The concept of effective nuclear charge (Z_eff) is crucial in understanding the trend in atomic radii across a period. As we move from left to right across a period, the nuclear charge (the number of protons in the nucleus) increases. However, the additional electrons are added to the same energy level, not significantly increasing the shielding effect. This leads to a higher Z_eff, meaning the valence electrons experience a stronger pull from the nucleus. Consequently, the atomic radius decreases because the electrons are drawn closer to the nucleus.
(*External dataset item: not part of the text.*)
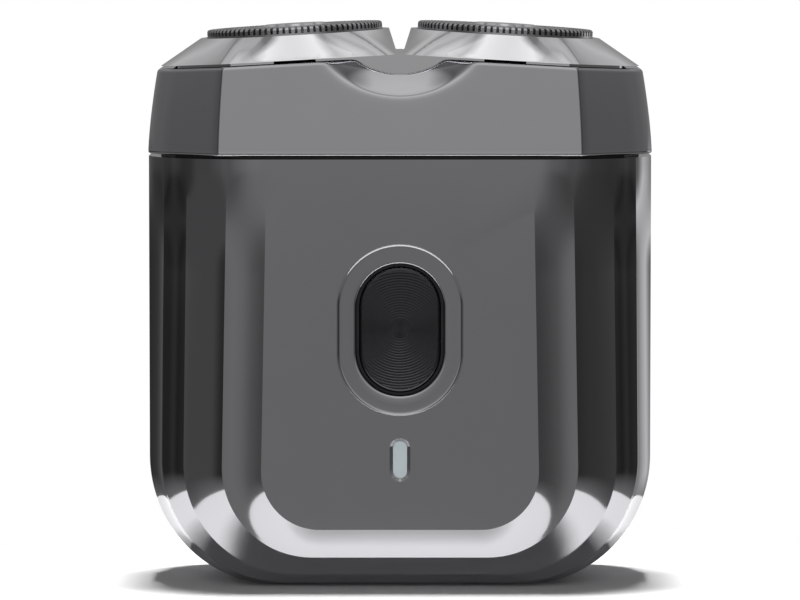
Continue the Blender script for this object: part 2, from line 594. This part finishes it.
def turned_spiral_tree():
    """Fine spiral ridge left by a lathe on a flat face, kept inside a slot-shaped edge."""
    tree = bpy.data.node_groups.new("turned_spiral", "GeometryNodeTree")
    sizes = {"Pitch": 0.34, "Start Radius": 1.2, "End Radius": 7.9, "Ridge Height": 0.06,
             "Half Width": 4.72, "Straight Half": 2.8}
    for name, millimetres in sizes.items():
        socket = tree.interface.new_socket(name, in_out="INPUT", socket_type="NodeSocketFloat")
        socket.default_value = millimetres * MM
    finish = tree.interface.new_socket("Finish", in_out="INPUT", socket_type="NodeSocketMaterial")
    tree.interface.new_socket("Geometry", in_out="OUTPUT", socket_type="NodeSocketGeometry")
    given = add(tree, "NodeGroupInput")
    get = given.outputs
    span = add(tree, "ShaderNodeMath", {"operation": "SUBTRACT"}, i0=get["End Radius"], i1=get["Start Radius"])
    turns = add(tree, "ShaderNodeMath", {"operation": "DIVIDE"}, i0=span.outputs[0], i1=get["Pitch"])
    spiral = add(tree, "GeometryNodeCurveSpiral", {"Resolution": 180, "Height": 0.0},
                 Rotations=turns.outputs[0], Start_Radius=get["Start Radius"], End_Radius=get["End Radius"])
    half = add(tree, "ShaderNodeMath", {"operation": "MULTIPLY", 1: 0.5}, i0=get["Pitch"])
    minus = add(tree, "ShaderNodeMath", {"operation": "MULTIPLY", 1: -0.5}, i0=get["Pitch"])
    start = add(tree, "ShaderNodeCombineXYZ", X=minus.outputs[0])
    outward = add(tree, "ShaderNodeMath", {"operation": "MULTIPLY", 1: -1.0}, i0=get["Ridge Height"])
    middle = add(tree, "ShaderNodeCombineXYZ", Y=outward.outputs[0])
    end = add(tree, "ShaderNodeCombineXYZ", X=half.outputs[0])
    ridge = add(tree, "GeometryNodeCurveQuadraticBezier", {"Resolution": 5}, Start=start.outputs[0],
                Middle=middle.outputs[0], End=end.outputs[0])
    level = add(tree, "GeometryNodeSetCurveNormal", {"mode": "Z_UP"}, Curve=spiral.outputs[0])
    swept = add(tree, "GeometryNodeCurveToMesh", Curve=level.outputs[0], Profile_Curve=ridge.outputs[0])
    place = add(tree, "GeometryNodeInputPosition")
    split = add(tree, "ShaderNodeSeparateXYZ", Vector=place.outputs[0])
    tall = add(tree, "ShaderNodeMath", {"operation": "ABSOLUTE"}, i0=split.outputs["Y"])
    over = add(tree, "ShaderNodeMath", {"operation": "SUBTRACT"}, i0=tall.outputs[0],
               i1=get["Straight Half"])
    above = add(tree, "ShaderNodeMath", {"operation": "MAXIMUM", 1: 0.0}, i0=over.outputs[0])
    corner = add(tree, "ShaderNodeCombineXYZ", X=split.outputs["X"], Y=above.outputs[0])
    reach = add(tree, "ShaderNodeVectorMath", {"operation": "LENGTH"}, i0=corner.outputs[0])
    outside = add(tree, "FunctionNodeCompare", {"operation": "GREATER_THAN"}, i0=reach.outputs["Value"],
                  i1=get["Half Width"])
    kept = add(tree, "GeometryNodeDeleteGeometry", Geometry=swept.outputs[0], Selection=outside.outputs[0])
    real = add(tree, "GeometryNodeRealizeInstances", Geometry=kept.outputs[0])
    dressed = add(tree, "GeometryNodeSetMaterial", Geometry=real.outputs[0], Material=get["Finish"])
    add(tree, "NodeGroupOutput", Geometry=dressed.outputs[0])
    return tree, finish.identifier


def make_button():
    """Button cap: flat face with a lathe-turned spiral, soft edge, and a flange behind it."""
    width, height, face_y = 10.3, 15.9, -14.55
    rim = stadium(width, height, 24)
    bm = bmesh.new()
    rings = []
    for drop, back in ((0.5, 0.0), (0.36, 0.02), (0.2, 0.09), (0.08, 0.22), (0.02, 0.34), (0.0, 0.45)):
        shape = stadium(width - 2 * drop, height - 2 * drop, 24)
        rings.append([bm.verts.new((x, face_y + back, BUTTON_Z + h)) for x, h in shape])
    bm.faces.new(rings[0])
    rings.append([bm.verts.new((x, -12.8, BUTTON_Z + h)) for x, h in rim])
    for y in (-12.8, -11.9):
        rings.append([bm.verts.new((x, y, BUTTON_Z + h)) for x, h in stadium(width + 2, height + 2, 24)])
    add_grid(bm, rings, wrap=True)
    bm.faces.new(rings[-1])
    piece("button_cap", bm, "black_metal", "button", ["power_button"], crease=40)

    tree, finish = turned_spiral_tree()
    holder = bpy.data.objects.new("spiral_holder", bpy.data.meshes.new("spiral_holder"))
    bpy.context.scene.collection.objects.link(holder)
    modifier = holder.modifiers.new("turning", "NODES")
    modifier.node_group = tree
    modifier[finish] = BLACK_ANODISED
    mesh = bpy.data.meshes.new_from_object(holder.evaluated_get(bpy.context.evaluated_depsgraph_get()))
    bpy.data.objects.remove(holder)
    bm = bmesh.new()
    bm.from_mesh(mesh)
    upright = Matrix.Translation((0, face_y - 0.002, BUTTON_Z)) @ Matrix.Rotation(math.radians(90), 4, "X")
    bmesh.ops.transform(bm, matrix=upright @ Matrix.Scale(1 / MM, 4), verts=bm.verts)
    bmesh.ops.recalc_face_normals(bm, faces=bm.faces)
    if sum(face.normal.y * face.calc_area() for face in bm.faces) > 0:
        bmesh.ops.reverse_faces(bm, faces=bm.faces)
    bmesh.ops.scale(bm, vec=(MM, MM, MM), verts=bm.verts)
    for face in bm.faces:
        face.smooth = True
    bm.to_mesh(mesh)
    bm.free()
    turning = bpy.data.objects.new("turned_face", mesh)
    bpy.context.scene.collection.objects.link(turning)
    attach(turning, "button")


def make_smooth_copy(node, name, body, crease=12.0):
    """A copy of a CAD node with its triangles joined and shaded smoothly between real edges."""
    bm = bmesh.new()
    bm.from_mesh(NODES[node].data)
    bmesh.ops.scale(bm, vec=(1 / MM, 1 / MM, 1 / MM), verts=bm.verts)
    return piece(name, bm, SLOT_OF[node], body, [node], crease=crease)


def make_springs():
    """Smooth copies of the coil springs that shorten as the foils and spindles are pressed."""
    joints = {row["name"]: row for row in frame["record"]["behaviour"]["joints"]}
    for side in ("left", "right"):
        for node, joint in ((f"foil_spring_{side}", f"foil_{side}_press"),
                            (f"spindle_spring_{side}", f"spindle_{side}_slide")):
            row = joints[joint]
            coil = make_smooth_copy(node, f"coil_{node}", row["parent"], crease=40)
            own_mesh(coil)


make_casing()
make_collar()
make_bezel()
make_button()
make_smooth_copy("head_frame", "pod_frame", "head")
make_springs()

# ---------------------------------------------------------------- studio

# Brightness of the surround at eye level, by bearing in degrees from straight ahead. Fitted by hand,
# so that each flute and facet of the casing reflects its own grey.
LEVEL_TONES = (
    (-180, 0.35), (-165, 0.15), (-140, 0.06), (-109, 0.035), (-96, 0.025), (-88, 0.05), (-80, 0.03),
    (-71, 0.03), (-66, 0.06), (-60, 0.105), (-36, 0.105), (-25, 0.157), (-15, 0.24), (-6, 0.27), (0, 0.26),
    (5, 0.24), (15, 0.15), (25, 0.105), (36, 0.08), (50, 0.065), (60, 0.06), (71, 0.045), (82, 0.03), (88, 0.05),
    (98, 0.025), (112, 0.04), (122, 0.2), (132, 0.9), (148, 0.45), (162, 0.15), (180, 0.35))
# Brightness of the surround above eye level, by the sine of its height, and how the sides fall off.
ABOVE_TONES = ((0.0, 0.45), (0.14, 0.48), (0.30, 0.55), (0.50, 0.75), (0.62, 0.95), (0.70, 0.80), (0.76, 0.42),
               (0.80, 0.85), (0.90, 1.0), (0.96, 0.6), (1.0, 0.8))
SIDE_SHARE = ((-180, 0.6), (-120, 0.45), (-95, 0.42), (-80, 0.42), (-68, 0.2), (-48, 0.2), (-38, 0.5), (-26, 1.0),
              (0, 1.0), (26, 1.0), (38, 0.5), (48, 0.2), (68, 0.2), (80, 0.42), (95, 0.42), (120, 0.5), (180, 0.6))


def studio():
    """Plain pale round floor, soft boxes, a plain surround, and the camera."""
    bm = bmesh.new()
    bmesh.ops.create_circle(bm, cap_ends=True, segments=128, radius=62 * MM)
    mesh = bpy.data.meshes.new("floor")
    bm.to_mesh(mesh)
    bm.free()
    floor = bpy.data.objects.new("floor", mesh)
    bpy.context.scene.collection.objects.link(floor)
    pale = material("pale_card", "#F4F4F4", 0.0, 0.8, mottle=0.01, mottle_mm=20)
    mesh.materials.append(pale)

    def soft_box(name, place, aim, size, power):
        lamp = bpy.data.lights.new(name, "AREA")
        lamp.shape = "RECTANGLE"
        lamp.size, lamp.size_y = size
        lamp.energy = power
        lit = bpy.data.objects.new(name, lamp)
        bpy.context.scene.collection.objects.link(lit)
        lit.location = Vector(place)
        lit.visible_glossy = lit.visible_camera = False
        lit.rotation_euler = (Vector(aim) - Vector(place)).to_track_quat("-Z", "Y").to_euler()
        return lit

    soft_box("overhead", (0, 0.065, 0.75), (0, 0.065, 0.0), (0.14, 0.08), 9.5)
    soft_box("front_fill", (0, -0.9, 0.03), (0, 0, 0.035), (0.3, 0.03), 2.2)

    world = bpy.data.worlds.new("surround")
    bpy.context.scene.world = world
    world.use_nodes = True
    tree = world.node_tree
    tree.nodes.clear()
    out = add(tree, "ShaderNodeOutputWorld")
    white = add(tree, "ShaderNodeBackground", {"Color": (1, 1, 1, 1), "Strength": 1.0})
    place = add(tree, "ShaderNodeTexCoord")
    split = add(tree, "ShaderNodeSeparateXYZ", Vector=place.outputs["Generated"])
    x, y, z = split.outputs["X"], split.outputs["Y"], split.outputs["Z"]

    def ramp(source, low, high, stops):
        share = add(tree, "ShaderNodeMapRange", {"From Min": low, "From Max": high}, Value=source)
        made = add(tree, "ShaderNodeValToRGB", Fac=share.outputs[0])
        stops = [((at - low) / (high - low), level) for at, level in stops]
        elements = made.color_ramp.elements
        elements.remove(elements[1])
        for i, (at, level) in enumerate(stops):
            stop = elements[0] if i == 0 else elements.new(at)
            stop.position = at
            stop.color = (level, level, level, 1)
        return made.outputs["Color"]

    def blend(share, one, other):
        made = add(tree, "ShaderNodeMix", {"data_type": "RGBA"})
        for source, socket in ((share, 0), (one, 6), (other, 7)):
            tree.links.new(source, made.inputs[socket])
        return made.outputs[2]

    forward = add(tree, "ShaderNodeMath", {"operation": "MULTIPLY", 1: -1.0}, i0=y)
    bearing = add(tree, "ShaderNodeMath", {"operation": "ARCTAN2"}, i0=x, i1=forward.outputs[0])
    degrees = add(tree, "ShaderNodeMath", {"operation": "DEGREES"}, i0=bearing.outputs[0])
    turn = degrees.outputs[0]
    level = ramp(turn, -180, 180, LEVEL_TONES)
    above = ramp(z, 0.0, 1.0, ABOVE_TONES)
    sides = ramp(turn, -180, 180, SIDE_SHARE)
    shaded = add(tree, "ShaderNodeMix", {"data_type": "RGBA", "blend_type": "MULTIPLY"})
    tree.links.new(ramp(z, 0.1, 1.0, ((0.1, 1.0), (0.9, 1.0), (1.0, 0.2))), shaded.inputs[0])
    tree.links.new(above, shaded.inputs[6])
    tree.links.new(sides, shaded.inputs[7])
    below = ramp(z, -1.0, 0.0, ((-1.0, 0.2), (0.0, 0.24)))
    shade = blend(ramp(z, -0.06, 0.03, ((-0.06, 0.0), (0.03, 1.0))), level, shaded.outputs[2])
    shade = blend(ramp(z, -0.30, -0.18, ((-0.30, 0.0), (-0.18, 1.0))), below, shade)
    rays = add(tree, "ShaderNodeLightPath")
    dim = add(tree, "ShaderNodeMapRange", {"To Min": 1.0, "To Max": 0.14}, Value=rays.outputs["Is Diffuse Ray"])
    room = add(tree, "ShaderNodeBackground", Color=shade, Strength=dim.outputs[0])
    mix = add(tree, "ShaderNodeMixShader")
    tree.links.new(rays.outputs["Is Camera Ray"], mix.inputs[0])
    tree.links.new(room.outputs[0], mix.inputs[1])
    tree.links.new(white.outputs[0], mix.inputs[2])
    tree.links.new(mix.outputs[0], out.inputs[0])

    eye = bpy.data.cameras.new("camera")
    eye.lens = 246
    eye.sensor_width = 36
    eye.clip_start = 0.01
    seen = bpy.data.objects.new("camera", eye)
    bpy.context.scene.collection.objects.link(seen)
    seen.location = (0, -0.700, 0.087)
    seen.rotation_euler = (Vector((0, 0, 0.0356)) - seen.location).to_track_quat("-Z", "Y").to_euler()
    bpy.context.scene.camera = seen
    bpy.context.scene.view_settings.view_transform = "Standard"


studio()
This explanation underscores the fundamental role that Z_eff plays in dictating atomic size, illustrating how a deeper understanding of atomic structure can elucidate periodic trends.
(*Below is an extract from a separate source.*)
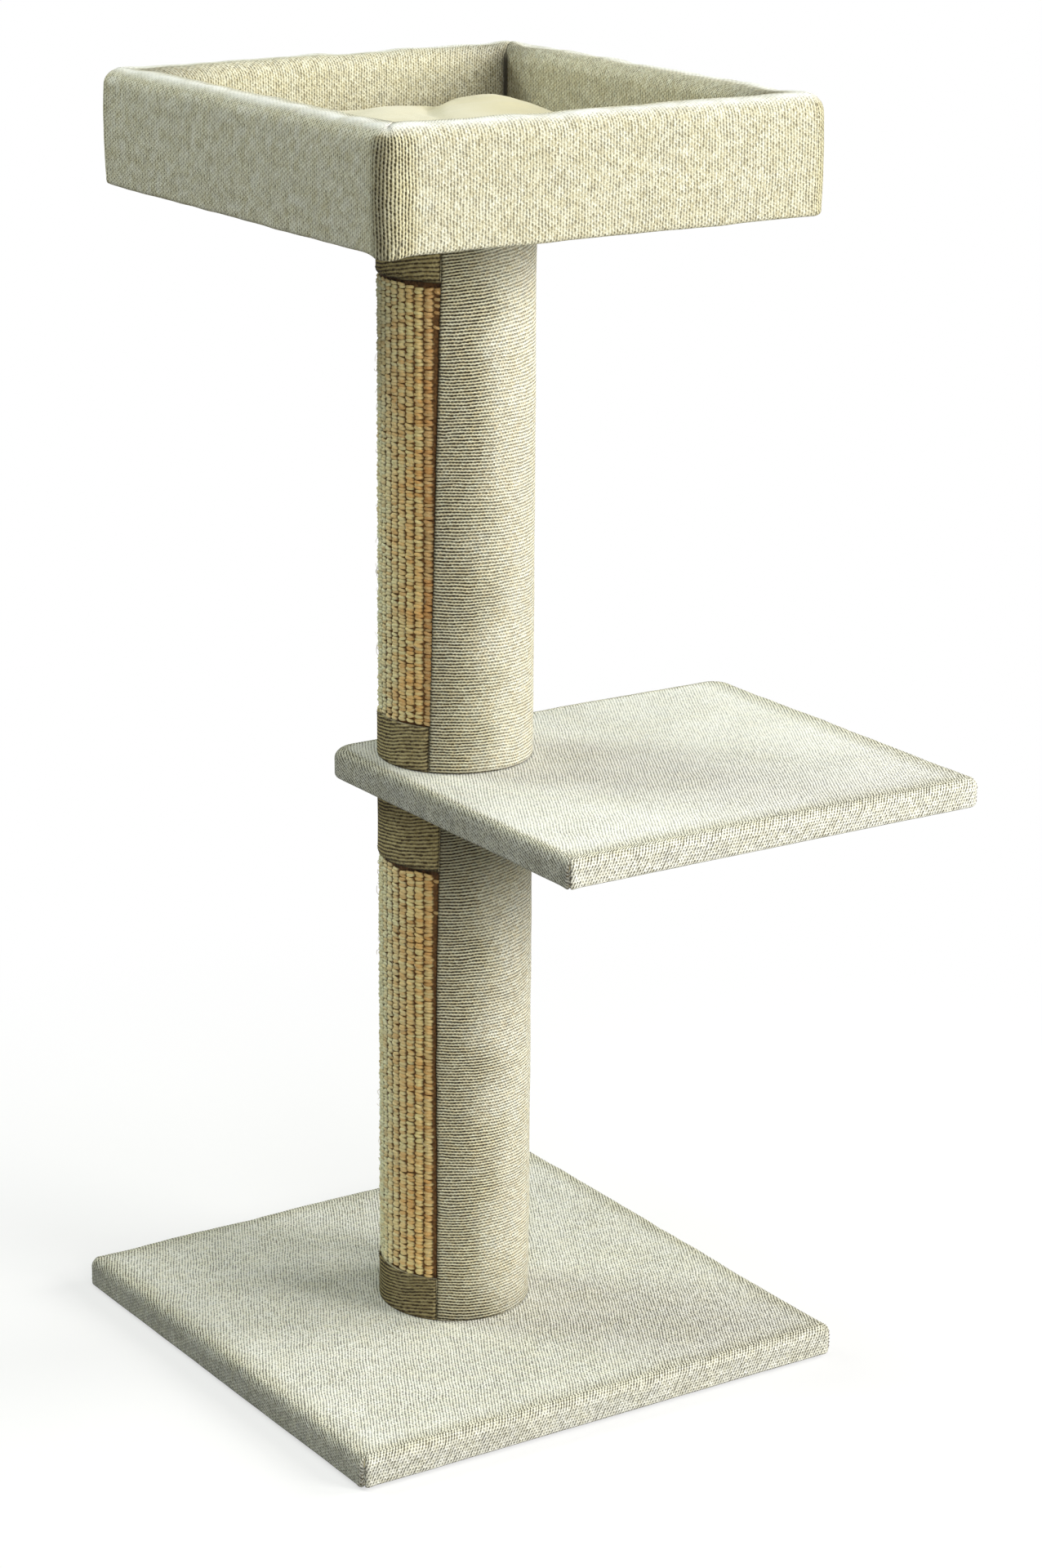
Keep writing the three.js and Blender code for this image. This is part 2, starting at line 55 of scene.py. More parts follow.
# ---------------------------------------------------------------- camera, at the photograph's place

camera_place = (-1.77932, -2.79261, 1.53782)
camera_yaw, camera_pitch, camera_roll = radians(-33.52), radians(17.08), radians(0.43)
lens_focal_pixels, long_side_pixels, sensor_width = 4765.4, 1920, 36

camera_data = bpy.data.cameras.new("photo_camera")
camera_data.sensor_width = sensor_width
camera_data.lens = lens_focal_pixels * sensor_width / long_side_pixels
camera = bpy.data.objects.new("photo_camera", camera_data)
camera.matrix_world = (Matrix.Translation(camera_place) @ Matrix.Rotation(camera_yaw, 4, "Z")
                       @ Matrix.Rotation(pi / 2 - camera_pitch, 4, "X")
                       @ Matrix.Rotation(camera_roll, 4, "Z"))
scene.collection.objects.link(camera)
scene.camera = camera


# ---------------------------------------------------------------- node trees written as expressions

def feed(tree, slot, value):
    if isinstance(value, Socket):
        tree.links.new(value.output, slot)
    elif value is not None:
        slot.default_value = value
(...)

Based on Coulomb’s Law, explain why ionization energy increases across a period on the periodic table.
According to Coulomb’s Law, the force of attraction between oppositely charged particles is directly proportional to the product of their charges and inversely proportional to the square of the distance between them. As we move across a period, the number of protons in the nucleus increases, enhancing the nuclear charge. However, because the additional electrons are added to the same energy shell, the distance between the nucleus and the valence electrons does not significantly increase, and the shielding effect by inner-shell electrons remains relatively constant. This results in a stronger attraction between the nucleus and the valence electrons, requiring more energy to remove an electron, hence the increase in ionization energy. This understanding not only exemplifies the application of Coulomb’s Law in explaining periodic trends but also highlights the predictive power of fundamental physical laws in chemistry.